# start of SUPPLIED INFORMATION

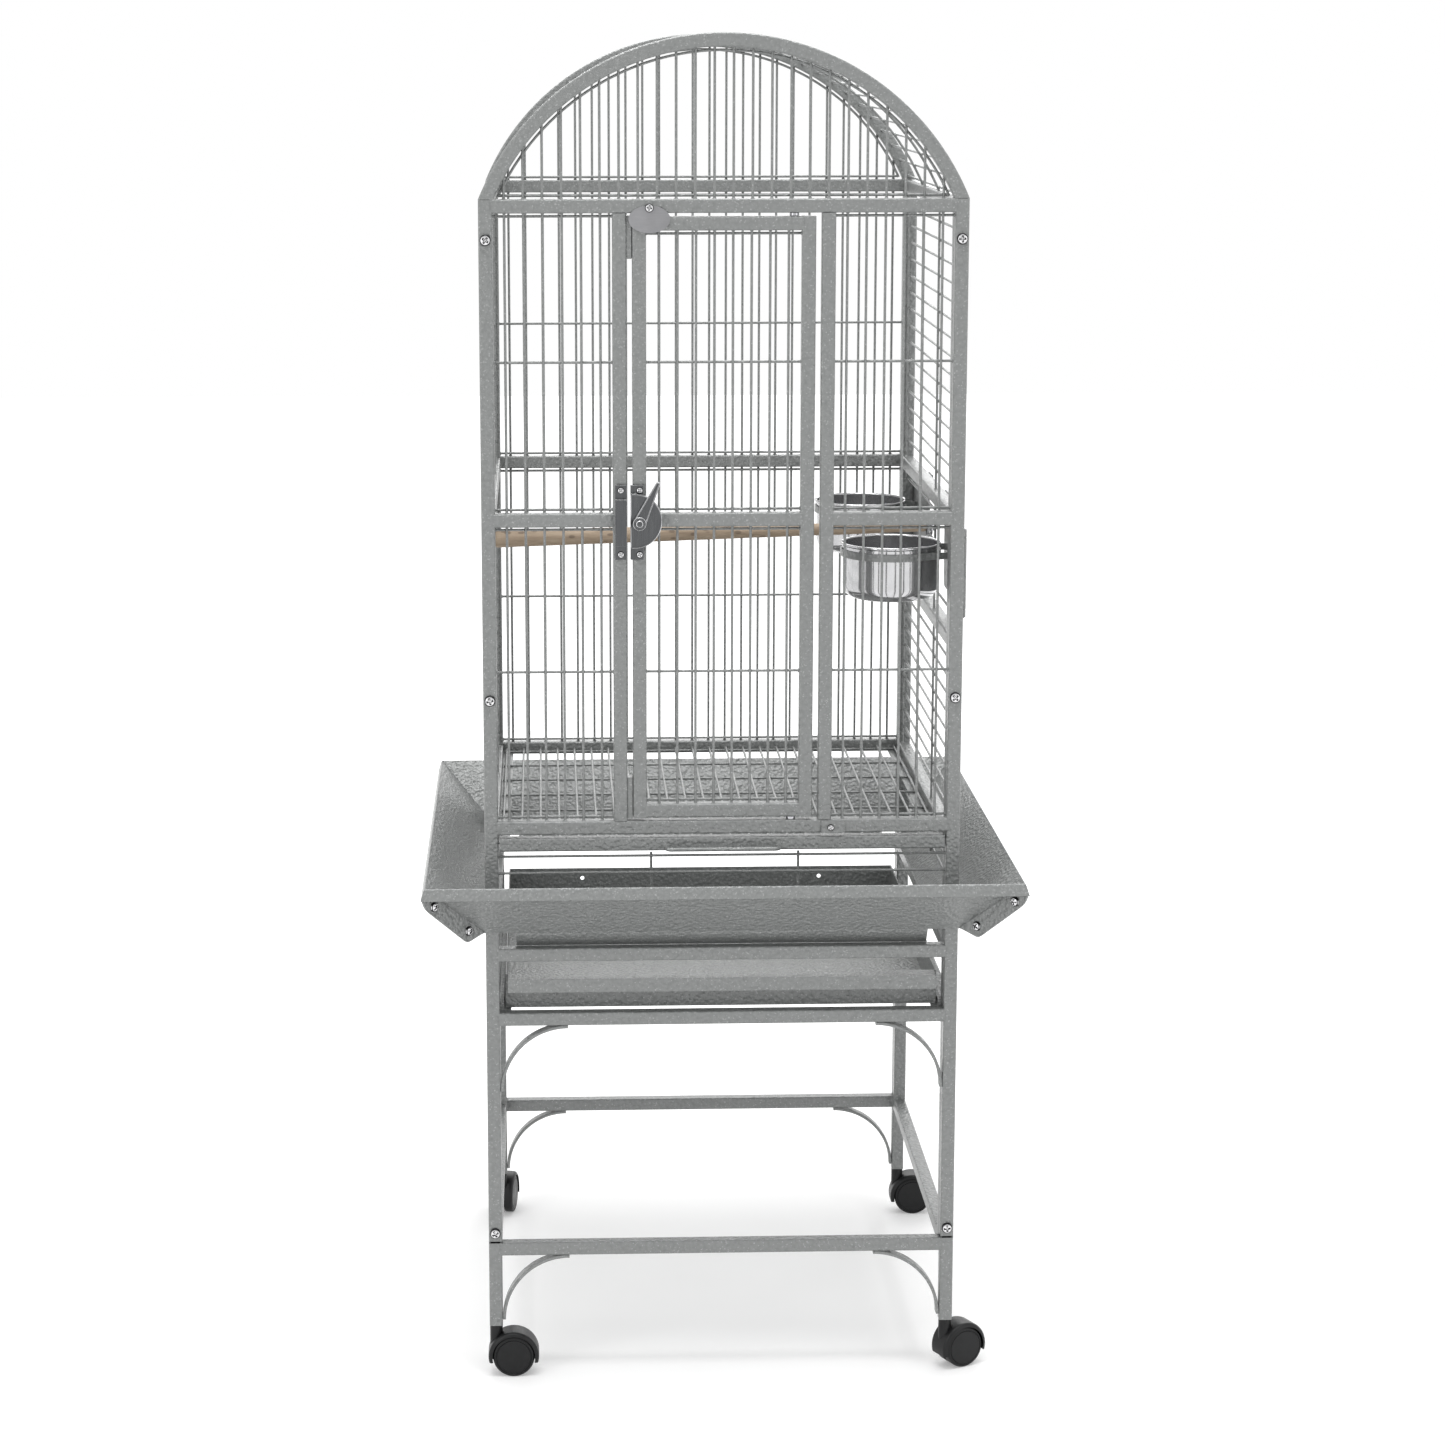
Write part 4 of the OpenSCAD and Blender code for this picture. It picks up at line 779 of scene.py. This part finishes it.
def hex_nut(shape, at, out, across, h, hole, sides=48):
    """A six-sided nut; a scale of 0 stands for its hole."""
    d, a, b = around(out)
    rings = []
    for scale, t in ((0.93, 0), (1, 0.45), (1, h - 0.45), (0.93, h), (0, h), (0, 0)):
        ring = []
        for k in range(sides):
            off = (2 * math.pi * k / sides + math.pi / 6) % (math.pi / 3) - math.pi / 6
            r = scale * across / 2 / math.cos(off) if scale else hole
            ring.append(Vector(at) + d * t + spoke(a, b, k, sides) * r)
        rings.append(ring)
    shape.loft(rings, joined=True)


def make_bolts():
    turns = random.Random(7)
    shape = Shape()
    for low, high in solids("frame_bolts"):
        c = (low + high) / 2
        way = -1 if c[1] < 0 else 1
        at = (c[0], way * (HW + SEAM), c[2])
        screw(shape, at, (0, way, 0), *FRAME_BOLT, turns.uniform(0, MOST_TURN))
    shape.build("frame_bolts", "screw_plating")


def make_screws():
    """The small screws: those that face the front, and the two that face the right."""
    turns = random.Random(11)
    for node in ("small_screws", "door_screws"):
        shape = Shape()
        for low, high in solids(node):
            c = (low + high) / 2
            size = high - low
            r, h = size[2] / 2, BADGE_HEAD_H if size[2] > BADGE_HEAD_FROM else SCREW_HEAD_H
            if size[0] > size[1]:
                at, out, shank = (high[0] - h, c[1], c[2]), (1, 0, 0), size[0] - h
            else:
                at, out, shank = (c[0], low[1] + h, c[2]), (0, -1, 0), size[1] - h
            screw(shape, at, out, r, h, SCREW_R, shank, turns.uniform(0, MOST_TURN))
        shape.build(node, "screw_plating")


def make_guard_bolts():
    """The bolts through the guards' flanges, with a nut on each."""
    turns = random.Random(5)
    shape = Shape()
    for low, high in solids("guard_bolts"):
        if high[2] - low[2] < NUT_ACROSS + 0.5:
            continue
        c = (low + high) / 2
        sx, sy = math.copysign(1, c[0]), math.copysign(1, c[1])
        out = Vector((-sx, sy, 0)).normalized()
        reach = GUARD_BOLT_FROM + GUARD_BOLT_AT[0 if c[2] < GUARD_BOLT_SPLIT else 1]
        middle = Vector((sx * reach, sy * reach, c[2]))
        screw(shape, middle + out * GUARD_BOLT_OFF, out, *GUARD_BOLT, turns.uniform(0, MOST_TURN))
        hex_nut(shape, middle - out * GUARD_BOLT_OFF, -out, NUT_ACROSS, NUT_H, NUT_HOLE)
    shape.build("guard_bolts", "guard_screw_plating")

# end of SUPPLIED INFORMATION

SHORT PROBLEM: Reproduce every line of the material above exactly.

EXERCISE RESPONSE:
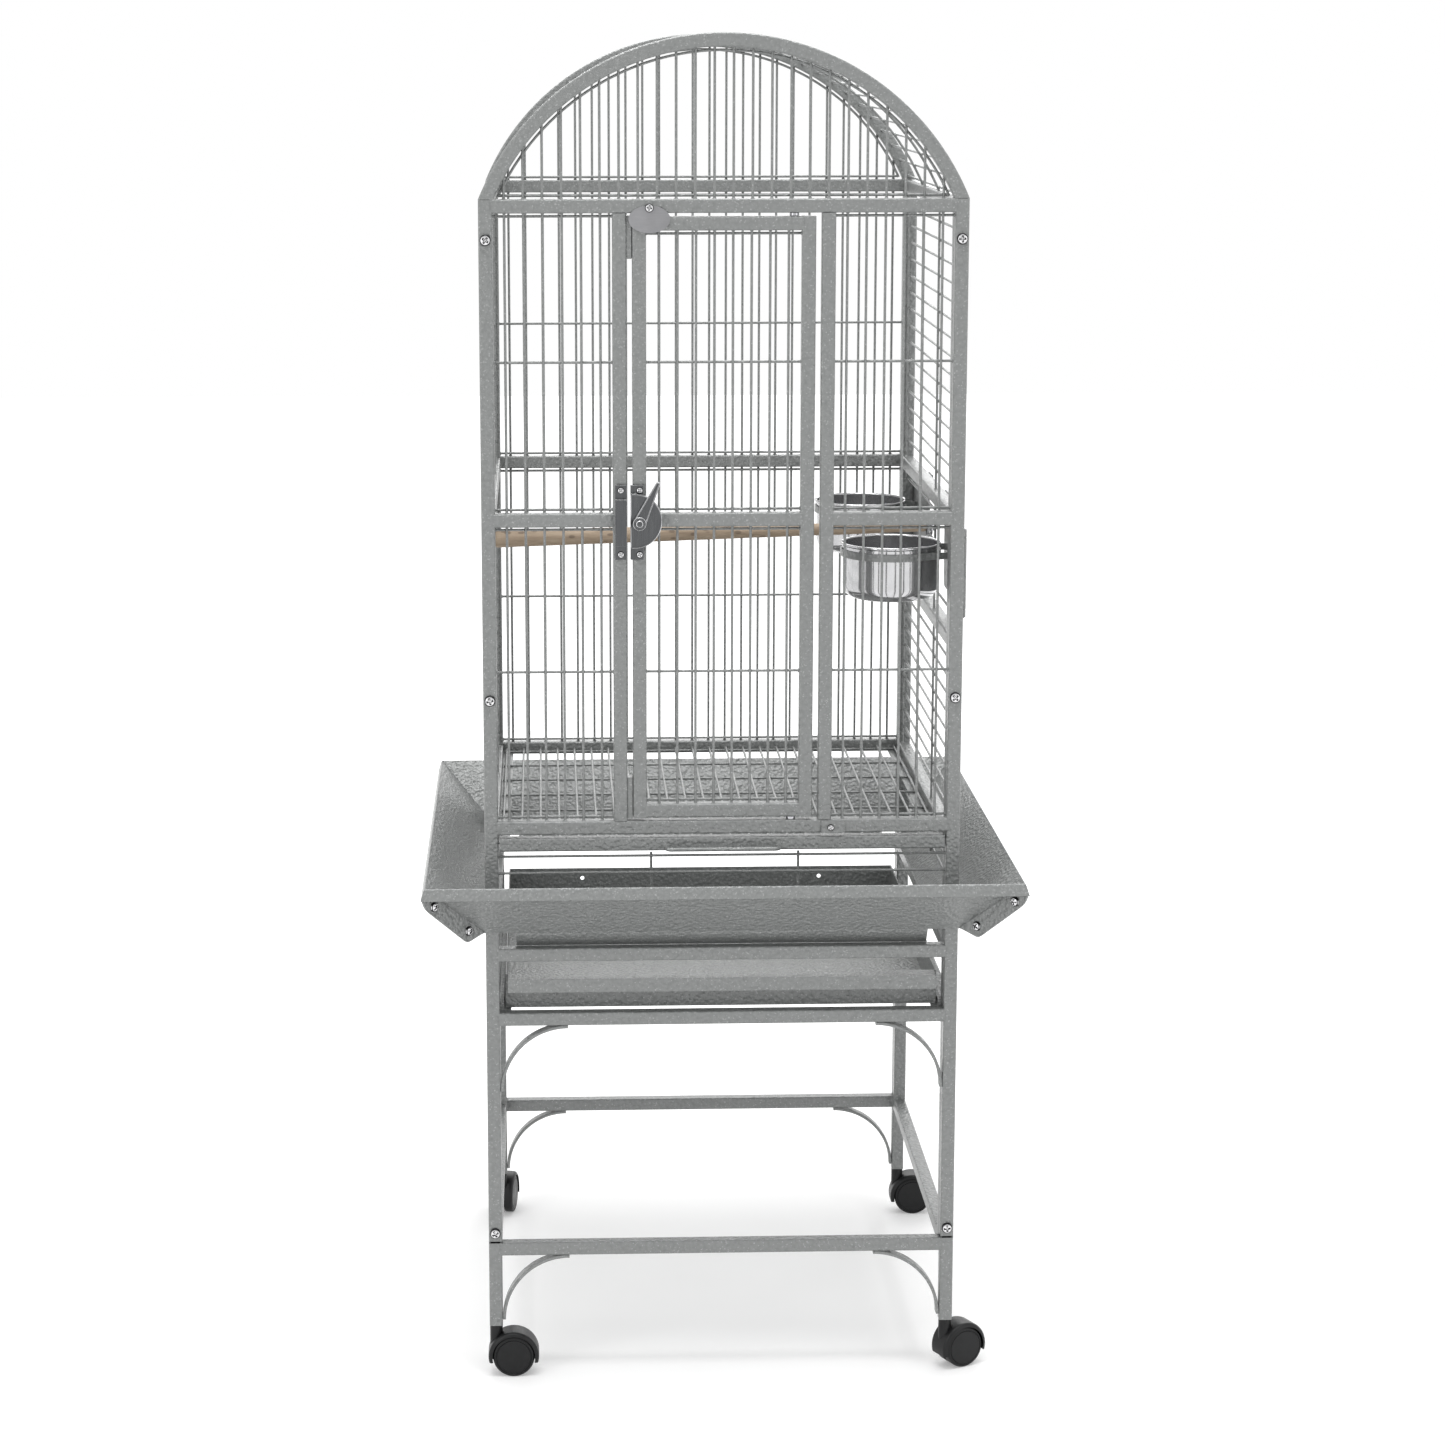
Write part 4 of the OpenSCAD and Blender code for this picture. It picks up at line 779 of scene.py. This part finishes it.
def hex_nut(shape, at, out, across, h, hole, sides=48):
    """A six-sided nut; a scale of 0 stands for its hole."""
    d, a, b = around(out)
    rings = []
    for scale, t in ((0.93, 0), (1, 0.45), (1, h - 0.45), (0.93, h), (0, h), (0, 0)):
        ring = []
        for k in range(sides):
            off = (2 * math.pi * k / sides + math.pi / 6) % (math.pi / 3) - math.pi / 6
            r = scale * across / 2 / math.cos(off) if scale else hole
            ring.append(Vector(at) + d * t + spoke(a, b, k, sides) * r)
        rings.append(ring)
    shape.loft(rings, joined=True)


def make_bolts():
    turns = random.Random(7)
    shape = Shape()
    for low, high in solids("frame_bolts"):
        c = (low + high) / 2
        way = -1 if c[1] < 0 else 1
        at = (c[0], way * (HW + SEAM), c[2])
        screw(shape, at, (0, way, 0), *FRAME_BOLT, turns.uniform(0, MOST_TURN))
    shape.build("frame_bolts", "screw_plating")


def make_screws():
    """The small screws: those that face the front, and the two that face the right."""
    turns = random.Random(11)
    for node in ("small_screws", "door_screws"):
        shape = Shape()
        for low, high in solids(node):
            c = (low + high) / 2
            size = high - low
            r, h = size[2] / 2, BADGE_HEAD_H if size[2] > BADGE_HEAD_FROM else SCREW_HEAD_H
            if size[0] > size[1]:
                at, out, shank = (high[0] - h, c[1], c[2]), (1, 0, 0), size[0] - h
            else:
                at, out, shank = (c[0], low[1] + h, c[2]), (0, -1, 0), size[1] - h
            screw(shape, at, out, r, h, SCREW_R, shank, turns.uniform(0, MOST_TURN))
        shape.build(node, "screw_plating")


def make_guard_bolts():
    """The bolts through the guards' flanges, with a nut on each."""
    turns = random.Random(5)
    shape = Shape()
    for low, high in solids("guard_bolts"):
        if high[2] - low[2] < NUT_ACROSS + 0.5:
            continue
        c = (low + high) / 2
        sx, sy = math.copysign(1, c[0]), math.copysign(1, c[1])
        out = Vector((-sx, sy, 0)).normalized()
        reach = GUARD_BOLT_FROM + GUARD_BOLT_AT[0 if c[2] < GUARD_BOLT_SPLIT else 1]
        middle = Vector((sx * reach, sy * reach, c[2]))
        screw(shape, middle + out * GUARD_BOLT_OFF, out, *GUARD_BOLT, turns.uniform(0, MOST_TURN))
        hex_nut(shape, middle - out * GUARD_BOLT_OFF, -out, NUT_ACROSS, NUT_H, NUT_HOLE)
    shape.build("guard_bolts", "guard_screw_plating")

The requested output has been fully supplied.